Take the lines from the one bearing "imported = [obj" to the one bearing "0, 1), roll)", inclusive, and reproduce them exactly; include no other line.

- GIVEN DATA -

◆ ◆ ◆ ◆

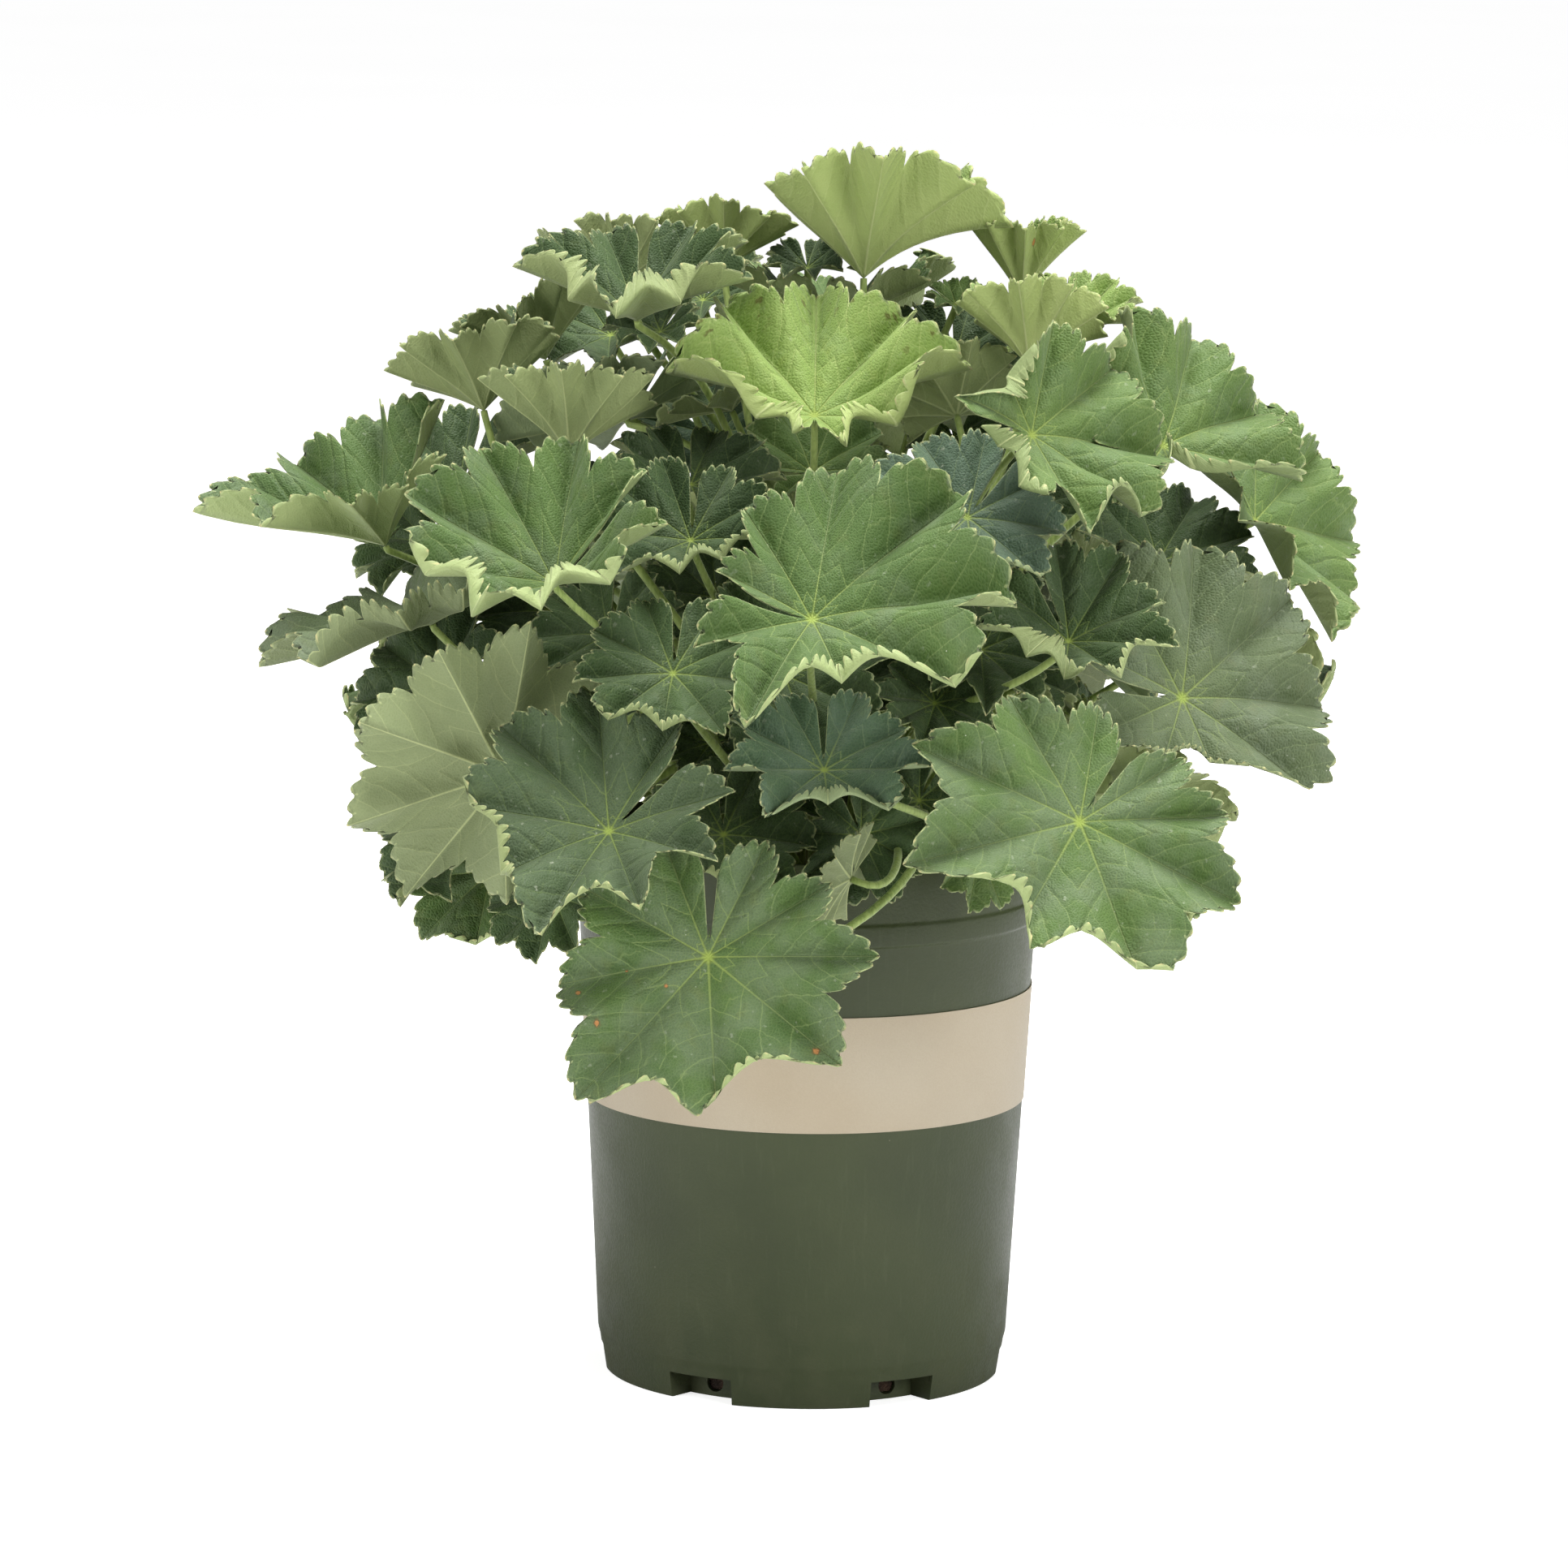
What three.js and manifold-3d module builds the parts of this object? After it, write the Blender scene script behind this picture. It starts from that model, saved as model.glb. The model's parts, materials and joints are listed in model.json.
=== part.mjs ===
// Lady's mantle in a nursery pot: an olive pot with a bare pale band, its soil, and 56 leaves.
// Millimetres, +Z up. The pot stands centred on the origin and the fullest side of the plant
// faces -Y. Each leaf is one closed solid: a lobed, cupped blade on a stalk that bends round the
// other leaves and stands in its own hole in the soil.
import * as THREE from 'three';
import { mergeVertices } from 'three/addons/utils/BufferGeometryUtils.js';
import Module from 'manifold-3d';

// Pot, from the foot up
const POT_HEIGHT = 200.2;
const POT_WALL = 1.6;
const POT_FLOOR = 2.0;
const FOOT_RADIUS = 72.4;
const FOOT_ROUND = 1.6;
const FLARE_RADIUS = 74.3;
const FLARE_HEIGHT = 12.4;
const INNER_FLARE_HEIGHT = 12;
const STEP_HEIGHT = 15;
const STEP_RADIUS = 75;
const LIP_LOW = 169.4;
const LIP_LOW_RADIUS = 83.3;
const LIP_HIGH = 177.7;
const LIP_PROUD = 1.0;
const LIP_ROUND = 0.75;
const LEDGE_ROUND = 0.3;
const AROUND = 36;

// The six recesses round the foot, each with a drain hole in its back wall
const RECESS_COUNT = 6;
const RECESS_FIRST_DEG = 30;
const RECESS_HALF_DEG = 10;
const RECESS_HEIGHT = 9.6;
const RECESS_BACK_RADIUS = 62;
const LINING_INTO_WALL = 0.4;
const LINING_WIDER_DEG = 1.4;
const DRAIN_RADIUS = 3.4;
const DRAIN_HEIGHT = 5.0;
const DRAIN_SIDES = 8;

// The band round the pot
const BAND_LOW = 102.4;
const BAND_HIGH = 144.5;
const BAND_THICK = 0.5;

// Soil
const SOIL_HEIGHT = 174;
const SOIL_RELIEF = 1.4;
const SOIL_DISHED = 2;
const SOIL_RING_RADIUS = 60;
const GAP = 0.3;

// Leaves
const LOBES = 9;
const SPAN = THREE.MathUtils.degToRad(171);
const BLADE_THICK = 1.0;
const NOTCH = 0.15;
const BASAL_SHORTER = 0.2;
const TOOTH_DENT = 0.05;
const INNER_RING = 0.55;
const SINUS_APEX = 0.18;
const LOBE_ROUND = 0.04;
const LENGTH_VARIES = 0.03;
const WOBBLES = [{ turns: 2, share: 0.67 }, { turns: 3, share: 0.47 }, { turns: 5, share: 0.4 }];
const STEEPEST = 75;
const TOOTHED_CORNERS = [[0, 0], [0.22, 0], [0.36, TOOTH_DENT], [0.5, 0], [0.64, TOOTH_DENT], [0.78, 0]];
const PLAIN_CORNERS = [[0, 0], [0.25, 0], [0.5, 0], [0.75, 0]];
const STALK_TOP_RADIUS = 1.9;
const STALK_FOOT_RADIUS = 2.6;
const STALK_STEPS = 6;
const STALK_DEPTH = 12;
const STALK_STRAIGHT = 3;
const STALK_BELOW_HUB = 0.8;
const HOLE_WIDER = 0.8;
const CROWN_RINGS = [
  { radius: 7, places: 4 },
  { radius: 18, places: 10 },
  { radius: 29, places: 17 },
  { radius: 40, places: 26 },
];

// How the leaves are kept apart: they move along the line from which the front is seen, and each
// stalk takes the first of several bends that is clear
const SIGHT_DROP = THREE.MathUtils.degToRad(9);
const MOVE_STEP = 2;
const MOST_STEPS = 35;
const MOST_ROUNDS = 4;
const CUBE = 6.5;
const BLADE_HALF = 0.7;
const STALK_HALF = 2.5;
const CLEARANCE = 1.1;
const NEAR_HUB = 9;
const POT_CLEARANCE = 4;
const SAMPLES_ALONG = 10;
const SAMPLES_PER_LOBE = 16;
const STALK_SAMPLE = 2.5;
const BENDS = {
  leaving: [[0.3, 0, 0], [0.18, 0, 0], [0.45, 0, 0], [0.15, 0.25, 0], [0.1, 0.4, 0.15], [0.05, 0.45, 0.3],
    [0.6, 0, 0], [0.1, 0.45, 0], [0.3, 0.3, 0], [0.8, 0, 0], [0, 0.5, 0.45]],
  rising: [0.4, 0.25, 0.6, 0.1, 0.8, 1.1],
  swing: [0, 10, -10, 20, -20, 32, -32, 48, -48, 65, -65],
  twist: [0, 20, -20, 45, -45],
};

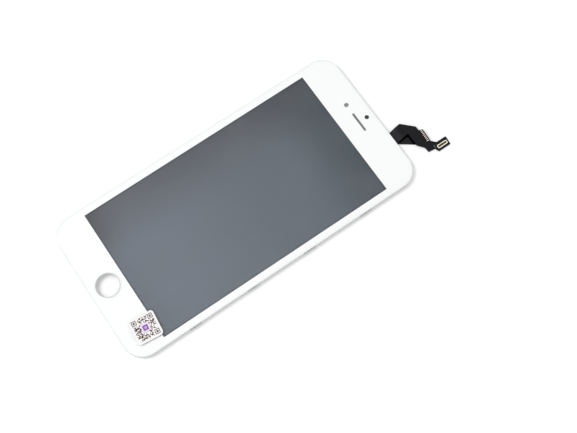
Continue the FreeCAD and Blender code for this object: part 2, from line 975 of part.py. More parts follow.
def connector_contacts():
    place = socket_centre()
    low = flex_top + socket_floor
    contacts = []
    for side in (-1, 1):
        middle = place.x + side * (tongue_width + contact_thickness) / 2
        for i in range(contact_count):
            y = place.y + (i - (contact_count - 1) / 2) * contact_pitch
            corner = point(middle - contact_thickness / 2, y - contact_width / 2, low)
            contacts.append(Part.makeBox(contact_thickness, contact_width, contact_height, corner))
    return Part.makeCompound(contacts)


def flex_capacitors():
    parts = []
    for i in range(chip_part_count):
        x = head_left + chip_part_length + i * chip_part_pitch
        place = from_exit(x, head_bottom - chip_part_length)
        corner = point(place.x, place.y, flex_top)
        parts.append(Part.makeBox(chip_part_width, chip_part_length, chip_part_height, corner))
    return Part.makeCompound(parts)


def label_sticker():
    label = slab(centred(label_size, label_size, label_corner), glass_top, glass_top + label_thickness)
    label.rotate(point(0, 0, 0), point(0, 0, 1), label_turn)
    label.translate(point(glass_half_width - label_side_gap, glass_low_y + label_end_gap))
    return label


nodes = {
    "cover_glass": cover_glass(),
    "border_print": border_print(),
    "sensor_window_ink": sensor_window_ink(),
    "optical_adhesive": optical_adhesive(),
    "front_polariser": front_polariser(),
    "colour_filter_glass": colour_filter_glass(),
    "array_glass": array_glass(),
    "driver_chip": driver_chip(),
    "rear_polariser": rear_polariser(),
    "upper_prism_film": film(upper_prism_low),
    "lower_prism_film": film(lower_prism_low),
    "diffuser_film": film(diffuser_low),
    "light_guide": light_guide(),
    "reflector_film": reflector_film(),
    "light_strip": light_strip(),
    "lights": lights(),
    "backlight_frame": backlight_frame(),
    "force_sensor": force_sensor(),
    "sensor_gasket": sensor_gasket(),
    "rear_plate": rear_plate(),
    "mid_frame": mid_frame(),
    "frame_adhesive": frame_adhesive(),
    "side_clips": side_clips(),
    "top_hooks": top_hooks(),
    "screw_lugs": screw_lugs(),
    "bracket_inserts": bracket_inserts(),
    "earpiece_mesh": earpiece_mesh(),
    "earpiece_gasket": earpiece_gasket(),
    "camera_ring": camera_ring(),
    "sensor_bracket": sensor_bracket(),
    "display_flex": display_flex(),
    "touch_flex": touch_flex(),
    "bond_pads": bond_pads(),
    "flex_stiffener": flex_stiffener(),
    "connector_housing": connector_housing(),
    "connector_shell": connector_shell(),
    "connector_contacts": connector_contacts(),
    "flex_capacitors": flex_capacitors(),
    "label_sticker": label_sticker(),
}

for name, shape in nodes.items():
    shape.exportStep("parts/" + name + ".step")
    size = shape.BoundBox
    print(
        name,
        "solids",
        len(shape.Solids),
        "valid",
        shape.isValid(),
        "z",
        round(size.ZMin, 3),
        round(size.ZMax, 3),
        "volume",
        round(shape.Volume, 3),
    )
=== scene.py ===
# %% [markdown]
# A replacement screen for a phone, lying on its back on a white table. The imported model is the
# fixed frame: every solid is already at its real place and size, in metres. This script gives
# each of them its finish, and rebuilds the few pieces whose look needs more than the solid has.

# %% Load the frame
import bmesh
import bpy
import math
from mathutils import Matrix, Quaternion, Vector


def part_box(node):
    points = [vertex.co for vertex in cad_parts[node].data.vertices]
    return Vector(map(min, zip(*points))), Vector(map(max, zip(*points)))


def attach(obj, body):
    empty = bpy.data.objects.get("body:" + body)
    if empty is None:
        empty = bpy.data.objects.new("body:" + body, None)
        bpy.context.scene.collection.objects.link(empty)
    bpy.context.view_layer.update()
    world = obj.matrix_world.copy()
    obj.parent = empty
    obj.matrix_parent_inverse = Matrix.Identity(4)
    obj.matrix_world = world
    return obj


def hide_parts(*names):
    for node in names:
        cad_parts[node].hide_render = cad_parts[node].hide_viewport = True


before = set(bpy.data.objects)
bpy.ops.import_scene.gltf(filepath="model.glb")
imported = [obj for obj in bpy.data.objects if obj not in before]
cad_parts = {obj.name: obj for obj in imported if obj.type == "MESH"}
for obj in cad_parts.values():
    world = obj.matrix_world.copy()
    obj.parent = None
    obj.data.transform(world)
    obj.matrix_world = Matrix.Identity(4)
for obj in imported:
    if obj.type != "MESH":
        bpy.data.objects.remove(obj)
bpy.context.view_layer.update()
MM = 0.001

# %% [markdown]
# The camera comes first, because everything after it is judged through it. The photograph looks
# down steeply from the right-hand side of the screen. Four corners of the glass gave its azimuth,
# elevation, roll and distance. A target point and three angles say the same thing as a matrix,
# and are easier to read and to change.

# %% Camera
IMAGE_WIDTH, IMAGE_HEIGHT = 577, 433
camera_sensor = 36.0
camera_lens = 63.3
camera_azimuth = math.radians(58.039)
camera_elevation = math.radians(72.928)
camera_roll = math.radians(-2.589)
camera_distance = 464.13 * MM
camera_target = Vector((19.65, 15.94, 3.27)) * MM
nearest_seen = 10 * MM


def towards(azimuth, elevation):
    """Unit vector from the object to a viewer or lamp at that azimuth and elevation."""
    flat = math.cos(elevation)
    return Vector((math.sin(azimuth) * flat, -math.cos(azimuth) * flat, math.sin(elevation)))


def turned_to(direction, roll=0.0):
    """Turn of a camera or lamp that faces along a direction, with its top kept upwards."""
    return direction.to_track_quat("-Z", "Y") @ Quaternion((0, 0, 1), roll)


camera = bpy.data.objects.new("camera", bpy.data.cameras.new("camera"))
bpy.context.scene.collection.objects.link(camera)
camera.data.sensor_width = camera_sensor
camera.data.lens = camera_lens
camera.data.clip_start = nearest_seen
camera_back = towards(camera_azimuth, camera_elevation)
camera.location = camera_target + camera_back * camera_distance
camera.rotation_mode = "QUATERNION"
camera.rotation_quaternion = turned_to(-camera_back, camera_roll)
bpy.context.scene.camera = camera
bpy.context.scene.view_settings.view_transform = "Standard"
pixels_per_mm = camera_lens / camera_sensor * IMAGE_WIDTH / (camera_distance / MM)
print("pixels per mm on the glass", round(pixels_per_mm, 2), "frame", IMAGE_WIDTH, IMAGE_HEIGHT)

# %% [markdown]
# Shader nodes are easier to follow as arithmetic than as a web of links. A Shade wraps one
# output socket. Adding, multiplying or comparing Shades adds Math nodes, and node() adds any
# other kind: its settings first, then the values or links of its sockets. A Mix node keeps one
# set of sockets for each kind of value, so the four that colours use are named here.

# %% A shader value that can be used in expressions
MIX_FACTOR, MIX_OFF, MIX_ON, MIX_RESULT = 0, 6, 7, 2


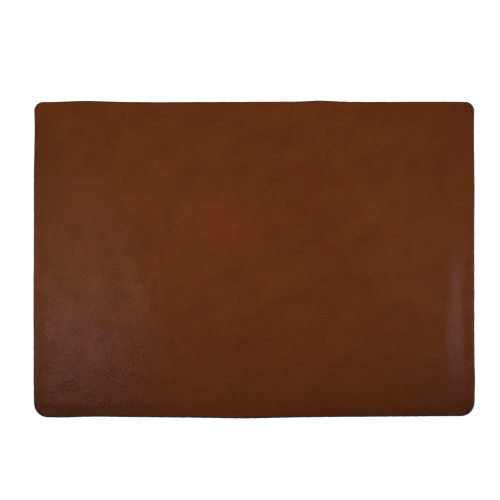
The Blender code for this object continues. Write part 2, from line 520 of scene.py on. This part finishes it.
def dye_strength(x, y):
    """What the leather's colour is multiplied by: one, plus a share of the openness, plus the patches."""
    total = 1 + OPEN_GRAIN_DYE * grain_open(x, y)
    for across, along, half_across, half_along, change in DYE_PATCHES:
        total += dome(x / MM, y / MM, (across, along), (half_across, half_along), change)
    return total


def dye_warmth(x, y):
    """The dye's hue from 0, red, to 1, yellow: redder in the middle and yellower at the left."""
    left = WARM_LEFT * ramp(x, *WARM_LEFT_RAMP)
    return np.clip(WARMTH + left - dome(x, y, *RED_PATCH) + uneven(x, y, WARMTH_WAVES), 0, 1)


dye_survey = dye_strength(survey_x, survey_y)
print("the dye's strength runs from", round(dye_survey.min(), 2), "to", round(dye_survey.max(), 2))

# %% [markdown]
# ## The leather face
# The top arris is rolled over by burnishing, so the rim's profile is a quarter round of about a
# millimetre and then a square wall down to the bond. A Bevel modifier could round it too, but a profile
# that is carried round the border keeps the rows of the grid in line with it.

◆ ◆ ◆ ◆

- WRITTEN RESPONSE -
imported = [obj for obj in bpy.data.objects if obj not in before]
cad_parts = {obj.name: obj for obj in imported if obj.type == "MESH"}
for obj in cad_parts.values():
    world = obj.matrix_world.copy()
    obj.parent = None
    obj.data.transform(world)
    obj.matrix_world = Matrix.Identity(4)
for obj in imported:
    if obj.type != "MESH":
        bpy.data.objects.remove(obj)
bpy.context.view_layer.update()
MM = 0.001

# %% [markdown]
# The camera comes first, because everything after it is judged through it. The photograph looks
# down steeply from the right-hand side of the screen. Four corners of the glass gave its azimuth,
# elevation, roll and distance. A target point and three angles say the same thing as a matrix,
# and are easier to read and to change.

# %% Camera
IMAGE_WIDTH, IMAGE_HEIGHT = 577, 433
camera_sensor = 36.0
camera_lens = 63.3
camera_azimuth = math.radians(58.039)
camera_elevation = math.radians(72.928)
camera_roll = math.radians(-2.589)
camera_distance = 464.13 * MM
camera_target = Vector((19.65, 15.94, 3.27)) * MM
nearest_seen = 10 * MM


def towards(azimuth, elevation):
    """Unit vector from the object to a viewer or lamp at that azimuth and elevation."""
    flat = math.cos(elevation)
    return Vector((math.sin(azimuth) * flat, -math.cos(azimuth) * flat, math.sin(elevation)))


def turned_to(direction, roll=0.0):
    """Turn of a camera or lamp that faces along a direction, with its top kept upwards."""
    return direction.to_track_quat("-Z", "Y") @ Quaternion((0, 0, 1), roll)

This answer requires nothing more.